"Cambio de agonía como de vestido. No le pregunto al herido cómo se siente, me convierto en el herido…”, dice el buen parafraseo de León Felipe a Walt Whitmam. Y lo que ocurrió en Ciudad Juárez hace ya dos semanas, nos da para mudar de prendas el año entero.
Después de ese 27 de marzo, poco han hablado los correspondientes Francisco Garduño y Marcelo Ebrard Casaubon. Pero, lo que grita, y desesperadamente, son cada una de las historias que van entretejiéndose en líneas de ferrocarril y ampollas en los pies.
El incendio en Juárez golpeó a todo México. Enluteció a toda América Latina y debió, espero, centrar la atención en la complejidad del proceso migratorio.
Desde mi casa editora, la tragedia me hizo respirar aires de 2008, en una bodega enorme, recostado en una colchoneta con vista exclusiva a láminas y arrullos de tren.
Previamente, había partido de casa, como todos los que ahora me acompañaban. Había comido, despedido a mi familia y duchado. Pero, a diferencia de ellos, mi traslado no fue un calvario.
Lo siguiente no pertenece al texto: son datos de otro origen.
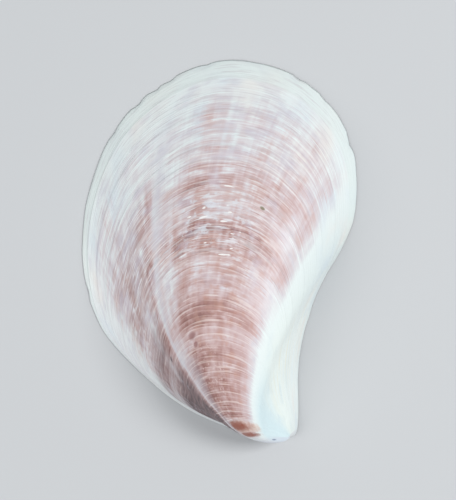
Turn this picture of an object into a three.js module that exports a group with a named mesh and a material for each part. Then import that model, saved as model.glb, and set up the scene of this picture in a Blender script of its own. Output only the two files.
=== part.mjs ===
import * as THREE from 'three';

// One valve of a twisted mussel, laid outside up: a hollow shell that rests on the flat rim of its mouth.
// Millimetres, +Z up. X runs across the shell, and Y from the beak to the broad far end.
// The origin is on the table, under the middle of the shell's box.

// The outline of the mouth, traced by hand anticlockwise from above, starting beside the beak.
const MARGIN = [
  [18.1, -41.5], [18.4, -34.5], [18.5, -26.5], [20.2, -17.4], [23.2, -8.9], [27.6, -1.0],
  [30.8, 5.6], [32.1, 14.2], [31.1, 23.8], [27.6, 31.6], [21.6, 38.2], [13.9, 42.5],
  [3.9, 44.5], [-4.8, 43.1], [-12.7, 39.3], [-20.6, 33.0], [-26.4, 24.7], [-30.2, 14.7],
  [-31.9, 3.7], [-31.1, -7.9], [-27.4, -18.0], [-21.0, -25.7], [-12.7, -33.2], [-4.5, -38.3],
  [2.0, -41.0], [5.4, -42.6], [9.5, -43.7], [14.1, -43.8], [16.7, -43.2],
];

// The beak, where the shell began, and how its first few millimetres bend away from the rest.
const BEAK = new THREE.Vector3(13.95, -42.3, 5.6);
const BEAK_BEND = new THREE.Vector3(3.8, -1.0, -0.6);
const BEND_POWER = 14;

// How the shell twists as it grows: the line that it turns about, and the radians for each e-fold of growth.
const GROWTH_AXIS = new THREE.Vector3(0.67, -0.4, 0.435).normalize();
const TURN_PER_EFOLD = 0.894;
const TURN_FLOOR = 0.01;

// Growth is 1 at the mouth's edge and falls to 0 at the beak. The shell paused at each rest and left a ledge.
const FIRST_GROWTH = 0.04;
const RESTS = [0.12, 0.2, 0.28, 0.35, 0.43, 0.54, 0.58, 0.67, 0.75, 0.87, 0.95, 1];
const BAND_GROWTH = 0.042;
const BEAK_ROWS = 7;

// Each band swells towards its outer edge, then steps down to the next one.
const REST_LEDGE = 0.42;
const BAND_LEDGE = 0.2;
const STEP_GROWTH = 0.004;
const OPEN_SPREAD = 45;

// The hollow side grows from a point inside the beak, and its mouth lies inside the rim.
const HOLLOW_END = new THREE.Vector3(13.45, -40.0, 4.6);
const HOLLOW_FIRST_GROWTH = 0.05;
const HOLLOW_ROWS = 20;
const HOLLOW_ROW_POWER = 1.4;
const RIM_WIDTH = 2.0;
const WALL_INSET = 3.0;
const WALL_INSET_AT_BEAK = 2.5;
const BEAK_REACH = 12;
const LIP_GROWTH = 0.14;
const CORNER_SPAN = 0.03;

const COLUMNS_PER_POINT = 1.8;
const COLUMNS = Math.round(MARGIN.length * COLUMNS_PER_POINT);

const { lerp, smoothstep } = THREE.MathUtils;

// A closed smooth curve through the margin's points, as a cubic B-spline.
// Its controls start on the points and are pushed out until the curve reaches them.
function splineControls(points) {
  const count = points.length;
  const controls = points.map(([x, y]) => new THREE.Vector2(x, y));
  for (let pass = 0; pass < 30; pass += 1) {
    for (let i = 0; i < count; i += 1) {
      const before = controls[(i + count - 1) % count];
      const after = controls[(i + 1) % count];
      const reachedX = (before.x + 4 * controls[i].x + after.x) / 6;
      const reachedY = (before.y + 4 * controls[i].y + after.y) / 6;
      controls[i].x += points[i][0] - reachedX;
      controls[i].y += points[i][1] - reachedY;
    }
  }
  return controls;
}

const CONTROLS = splineControls(MARGIN);

// The margin's point at a turn from 0 to 1 around it.
function marginAt(turn) {
  const count = CONTROLS.length;
  const place = THREE.MathUtils.euclideanModulo(turn, 1) * count;
  const knot = Math.floor(place);
  const t = place - knot;
  const weights = [(1 - t) ** 3, 3 * t ** 3 - 6 * t ** 2 + 4, -3 * t ** 3 + 3 * t ** 2 + 3 * t + 1, t ** 3];
  const point = new THREE.Vector3();
  for (let k = 0; k < 4; k += 1) {
    const control = CONTROLS[(knot + k - 1 + count) % count];
    point.x += control.x * weights[k] / 6;
    point.y += control.y * weights[k] / 6;
  }
  return point;
}

// One point of a surface that grows out of a centre: the mouth's point, shrunk and turned about that centre.
function grown(mouthPoint, centre, growth) {
  const angle = TURN_PER_EFOLD * Math.log((1 + TURN_FLOOR) / (growth + TURN_FLOOR));
  return mouthPoint.clone().sub(centre).applyAxisAngle(GROWTH_AXIS, angle).multiplyScalar(growth).add(centre);
}

function outsideAt(turn, growth) {
  const place = grown(marginAt(turn), BEAK, growth);
  return place.addScaledVector(BEAK_BEND, (1 - growth) ** BEND_POWER);
}

// The outside with a ledge raised along its normal. Where the growth lines crowd together the ledge fades.
function ledgeAt(turn, growth, height) {
  const place = outsideAt(turn, growth);
  if (height === 0) {
    return place;
  }
  const small = 1e-4;
  const around = outsideAt(turn + small, growth).sub(outsideAt(turn - small, growth)).normalize();
  const outward = outsideAt(turn, growth + small).sub(outsideAt(turn, growth - small)).divideScalar(2 * small);
  const normal = new THREE.Vector3().crossVectors(outward, around);
  const spread = normal.length();
  return place.addScaledVector(normal.normalize(), height * Math.min(1, spread / OPEN_SPREAD));
}

// How far inside the margin the hollow's mouth lies: a thick wall, thinned to the rim at the lip.
function insetAt(point, growth) {
  const fromBeak = Math.hypot(point.x - BEAK.x, point.y - BEAK.y) / BEAK_REACH;
  const wall = lerp(WALL_INSET, WALL_INSET_AT_BEAK, Math.exp(-fromBeak * fromBeak / 2));
  return lerp(RIM_WIDTH, wall, smoothstep(1 - growth, 0, LIP_GROWTH));
}

// A point of the hollow side. The inset runs square to a chord of the margin, so it can't fold at the beak's corner.
function hollowAt(turn, growth) {
  const point = marginAt(turn);
  const chord = marginAt(turn + CORNER_SPAN).sub(marginAt(turn - CORNER_SPAN)).normalize();
  const inward = new THREE.Vector3(-chord.y, chord.x, 0);
  point.addScaledVector(inward, insetAt(point, growth));
  return grown(point, HOLLOW_END, growth);
}

// The rows of the outside from the beak to the mouth: where each one lies in growth, and how high it stands.
function outsideRows() {
  const rows = [];
  for (let i = 0; i < BEAK_ROWS; i += 1) {
    rows.push({ growth: FIRST_GROWTH * (RESTS[0] / FIRST_GROWTH) ** (i / BEAK_ROWS), height: 0 });
  }
  rows.push({ growth: RESTS[0], height: BAND_LEDGE });
  for (let rest = 1; rest < RESTS.length; rest += 1) {
    const start = RESTS[rest - 1];
    const width = RESTS[rest] - start;
    const bands = Math.max(1, Math.round(width / BAND_GROWTH));
    for (let band = 0; band < bands; band += 1) {
      const from = start + width * band / bands;
      const to = start + width * (band + 1) / bands;
      const last = band === bands - 1;
      const ledge = to === 1 ? 0 : last ? REST_LEDGE : BAND_LEDGE;
      rows.push({ growth: from + STEP_GROWTH, height: 0 });
      rows.push({ growth: lerp(from, to, 0.6), height: 0.4 * ledge });
      rows.push({ growth: to, height: ledge });
    }
  }
  return rows;
}

// The whole closed skin: beak tip, outside, rim, hollow side, and the hollow's end inside the beak.
function shellGeometry() {
  const rings = [];
  for (const { growth, height } of outsideRows()) {
    rings.push(Array.from({ length: COLUMNS }, (_, i) => ledgeAt(i / COLUMNS, growth, height)));
  }
  for (let row = HOLLOW_ROWS - 1; row >= 0; row -= 1) {
    const share = row / (HOLLOW_ROWS - 1);
    const growth = lerp(HOLLOW_FIRST_GROWTH, 1, share ** HOLLOW_ROW_POWER);
    rings.push(Array.from({ length: COLUMNS }, (_, i) => hollowAt(i / COLUMNS, growth)));
  }
  const vertices = [BEAK.clone().add(BEAK_BEND), ...rings.flat(), HOLLOW_END];
  const lastRing = 1 + (rings.length - 1) * COLUMNS;
  const faces = [];
  for (let i = 0; i < COLUMNS; i += 1) {
    const next = (i + 1) % COLUMNS;
    faces.push(0, 1 + i, 1 + next);
    for (let ring = 0; ring < rings.length - 1; ring += 1) {
      const here = 1 + ring * COLUMNS;
      const beyond = here + COLUMNS;
      faces.push(here + i, beyond + i, beyond + next);
      faces.push(here + i, beyond + next, here + next);
    }
    faces.push(lastRing + i, vertices.length - 1, lastRing + next);
  }
  const geometry = new THREE.BufferGeometry();
  geometry.setAttribute('position', new THREE.Float32BufferAttribute(vertices.flatMap((v) => v.toArray()), 3));
  geometry.setIndex(faces);
  geometry.computeVertexNormals();
  return geometry;
}

const SHELL_FINISH = new THREE.MeshStandardMaterial({ color: 0xd9c6c4, roughness: 0.42, metalness: 0 });

const valve = new THREE.Mesh(shellGeometry(), SHELL_FINISH);
valve.name = 'valve';

const group = new THREE.Group();
group.add(valve);

export default group;
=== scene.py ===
import math
import bpy
import numpy as np
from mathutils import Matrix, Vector


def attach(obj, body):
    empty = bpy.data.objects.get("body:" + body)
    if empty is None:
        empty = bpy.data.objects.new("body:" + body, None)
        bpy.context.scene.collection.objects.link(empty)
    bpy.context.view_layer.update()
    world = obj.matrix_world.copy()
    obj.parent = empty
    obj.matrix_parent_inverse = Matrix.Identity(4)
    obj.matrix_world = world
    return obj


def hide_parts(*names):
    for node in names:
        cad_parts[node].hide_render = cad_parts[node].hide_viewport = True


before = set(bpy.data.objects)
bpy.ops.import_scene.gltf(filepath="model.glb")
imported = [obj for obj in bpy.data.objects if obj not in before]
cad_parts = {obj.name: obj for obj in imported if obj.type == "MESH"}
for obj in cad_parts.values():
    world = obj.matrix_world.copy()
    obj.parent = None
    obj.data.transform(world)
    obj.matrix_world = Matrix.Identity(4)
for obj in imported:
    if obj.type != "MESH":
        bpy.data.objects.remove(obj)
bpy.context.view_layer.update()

# One valve of a twisted mussel, outside up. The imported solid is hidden, and this script grows the
# fine skin. Sizes are metres. Drawn sizes are given in millimetres, times MM.
MM = 0.001

# The outline of the shell's mouth, traced anticlockwise from above, starting beside the beak.
MARGIN = [
    (18.1, -41.5), (18.4, -34.5), (18.5, -26.5), (20.2, -17.4), (23.2, -8.9), (27.6, -1.0),
    (30.8, 5.6), (32.1, 14.2), (31.1, 23.8), (27.6, 31.6), (21.6, 38.2), (13.9, 42.5),
    (3.9, 44.5), (-4.8, 43.1), (-12.7, 39.3), (-20.6, 33.0), (-26.4, 24.7), (-30.2, 14.7),
    (-31.9, 3.7), (-31.1, -7.9), (-27.4, -18.0), (-21.0, -25.7), (-12.7, -33.2), (-4.5, -38.3),
    (2.0, -41.0), (5.4, -42.6), (9.5, -43.7), (14.1, -43.8), (16.7, -43.2),
]
RAYS = len(MARGIN)
SPLINE_PASSES = 30

# The law of growth: each new growth line is the last one, larger about the beak and turned about one axis.
BEAK = Vector((13.95, -42.3, 5.6)) * MM
BEAK_BEND = Vector((2.9, -1.0, -0.6)) * MM
BEND_POWER = 14
GROWTH_AXIS = Vector((0.67, -0.4, 0.435)).normalized()
TURN_PER_EFOLD = 0.894
TURN_FLOOR = 0.01

# The growth lines' corner beside the beak climbs straight from the margin to the tip, and pulls its
# neighbours along.
CORNER_TURN = 28 / RAYS
CORNER_PULL = 0.12
CORNER_END = BEAK + BEAK_BEND * 0.84

# Rows of the skin: even steps of growth down to the young shell, then steps by a constant ratio to the tip.
COLUMNS = 116
GROWTH_STEP = 0.0066
YOUNG_GROWTH = 0.1
YOUNG_RATIO = 0.935
TIP_GROWTH = 0.018

# The growth lines of the young shell are rounder, the more so towards the tip.
ROUND_GROWTH = 0.2
YOUNG_ROUND_TURNS = 0.065

# The hollow side grows from a point inside the beak, and its mouth lies inside the flat rim.
HOLLOW_END = Vector((13.45, -40.0, 4.6)) * MM
LIP_GROWTH = 0.93
HOLLOW_STEP = 0.028
HOLLOW_RATIO = 0.8
HOLLOW_TIP_GROWTH = 0.012

# The flat rim, and how far inside the margin the hollow side's wall starts.
RIM_WIDTH = 2.0 * MM
WALL_INSET = 3.0 * MM
WALL_INSET_AT_BEAK = 2.5 * MM
BEAK_REACH = 12 * MM
CORNER_SPAN = 0.03
INSET_ROUND_TURNS = 0.02

# On the left flank the drawn growth lines climb away from the grown rings by this growth. The tilt starts
# and is full at the first two rays, and fades between the last two. It also fades at the tip and margin.
LINE_TILT = 0.11
TILT_RAYS = (16, 20.5, 22, 26)
TILT_TIP_FADE = 0.4
TILT_MARGIN_FADE = 0.3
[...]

En ese momento lo pensaba, al tiempo que veía sus rostros recios, con rasgos curtidos a la mala, y con una mirada que no ocultaba ni tristeza ni necesidad de pertenencia. Hombres duros, pero con sensibilidades a tope. Silbatos de tren y llanto.
Afuera de la bodega otros cuantos platicaban. Contaban vidas y compartían consejos y experiencias. Aunque era parte del plan, no quise ni intentarlo. De inmediato notaron que yo sí era mexicano, por lo que no me quedó más que abrazar otras líneas de ideas y abrazarlos a ellos con toda mi patria.
Al día siguiente regresamos. En autobús. Con refrigerios y aire acondicionado. Lo que sentí en ese momento sería imposible expresarlo, pero agradezco enormemente a quienes me pusieron ahí, como la comunidad jesuita de la Ibero Torreón, a Esteban Cornejo, a Biga Salazar y al gran Jesús Torres, que inspiró el Centro para migrantes que lleva su nombre acá en La Laguna.
Agradezco también haber compartido siete países en una misma jornada. Dejar 20 pesos y traerme una lémpira que me enseña el valor del dinero, pero aún más, entender que migrar se siente como una traición a sí mismo, incluso cuando lo que los migrantes buscan realmente es todo lo contrario.
Cada año, solo en México, la cifra oficial marca hasta 500 muertes de migrantes, únicamente en su intento de cruzar la frontera con Estados Unidos, ya cuando su camino está prácticamente concluido. Pero, en esa ruta, son cientos más los que se han quedado en hechos como el incendio de Ciudad Juárez, masacres como la de San Fernando o el infierno andante de un vagón abandonado en Ojo Caliente, narrado con preciso dolor por el dramaturgo Hugo Salcedo en El Viaje de los Cantores.
Junto a los migrantes caídos, se rompen al mismo tiempo una historia personal, una familiar, una comunitaria y una trasnacional. También se abre otra que aquel viejo juglar español que cite al inicio podría describir como el más necesario acto de justicia.
Ojalá todos alguna vez puedan darse cuenta.